I plan to work internationally, meeting new people and learning new languages; however, after completing this STEP Signature project, I found that it is one thing to have this as a goal, but Nike taught me that you have to push and actualize to make it a reality. I plan to try and start out in New York, a city which has never been attractive to me; however, I know it will be a challenge and personal growth experience and therefore want to try it out. I then hope to work abroad for several years, eventually going back to school for a masters, and end up in Denver or out west somewhere. Thanks to this project, I now know that the west coast has my heart, I just need to develop myself more and experience new things before I can fully appreciate all the west coast truly has to offer. Thanks to STEP, I have gained a quiet confidence, a newfound appreciation for people, and an insatiable drive to achieve my goals.

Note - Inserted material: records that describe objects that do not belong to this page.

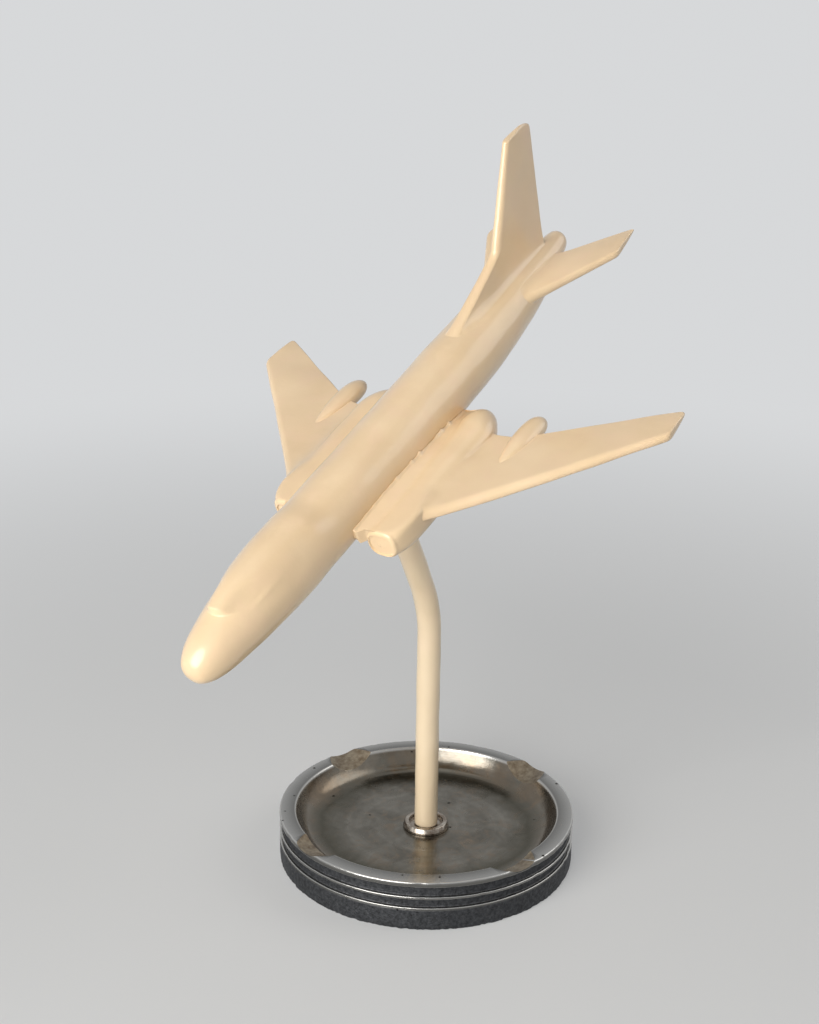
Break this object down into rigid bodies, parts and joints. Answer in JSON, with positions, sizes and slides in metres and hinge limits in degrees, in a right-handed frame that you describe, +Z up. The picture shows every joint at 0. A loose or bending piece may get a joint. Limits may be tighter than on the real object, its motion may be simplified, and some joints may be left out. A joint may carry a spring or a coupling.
{
  "type": "model airliner",
  "caption": "Enamelled swept-wing jet airliner in a dive on a bent rod that turns in a round metal ashtray base with ring grooves and rests.",
  "frame": {"origin": "under the middle of the tray, on the rod's axis, at the height of the table", "axes": "+Z up along the rod's foot, +X the way the airliner's nose points, +Y to the airliner's port side"},
  "size_m": [0.1928, 0.1509, 0.2419],
  "materials": {
    "enamel": "thick cream gloss enamel, slightly uneven, a little yellowed",
    "worn_steel": "turned, worn and stained, with brown patina and dark pits",
    "bright_steel": "turned, a little dulled",
    "brass": "turned, unpolished"
  },
  "bodies": {
    "tray": {"piston_tray": "worn_steel", "rod_collar": "bright_steel"},
    "airliner": {"stand_rod": "enamel", "foot_washer": "bright_steel", "foot_nut": "bright_steel", "belly_insert": "brass", "nose_section": "enamel", "centre_section": "enamel", "tail_section": "enamel", "nose_dowel": "bright_steel", "tail_dowel": "bright_steel", "wing_spar": "bright_steel", "root_pins": "bright_steel", "port_nacelle": "enamel", "starboard_nacelle": "enamel", "port_root_strip": "enamel", "starboard_root_strip": "enamel", "port_wing": "enamel", "starboard_wing": "enamel", "port_gear_pod": "enamel", "starboard_gear_pod": "enamel", "fin": "enamel", "fin_pins": "bright_steel", "port_tailplane": "enamel", "starboard_tailplane": "enamel", "tailplane_pin": "bright_steel"}
  },
  "joints": [
    {"name": "stand_swivel", "type": "hinge", "parent": "tray", "child": "airliner", "pos_m": [0, 0, 0.0105], "axis": [0, 0, 1], "continuous": true}
  ]
}
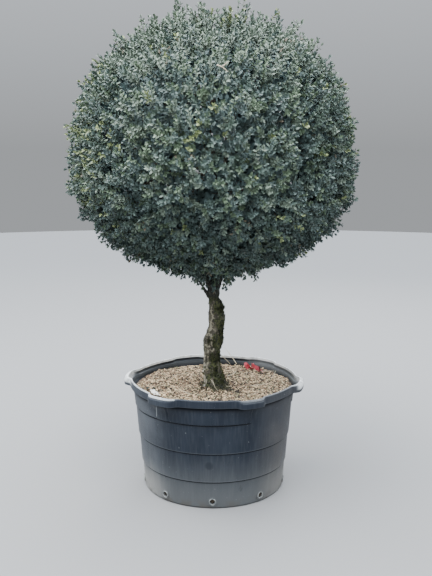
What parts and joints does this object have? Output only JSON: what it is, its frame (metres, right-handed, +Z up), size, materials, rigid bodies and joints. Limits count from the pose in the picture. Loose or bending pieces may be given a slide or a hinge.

I could not have had a more beautiful summer, and I find it only appropriate to end with one last Anthony Bourdain quote which I think best reflects my experience this summer, and more importantly the legacy of one of the most influential and authentic travelers of all time:
“It seems that the more places I see and experience, the bigger I realize the world to be. The more I become aware of, the more I realize how relatively little I know of it, how many places I have still to go, how much more there is to learn. Maybe that’s enlightenment enough – to know that there is no final resting place of the mind, no moment of smug clarity. Perhaps wisdom, at least for me, means realizing how small I am, and unwise, and how far I have yet to go.”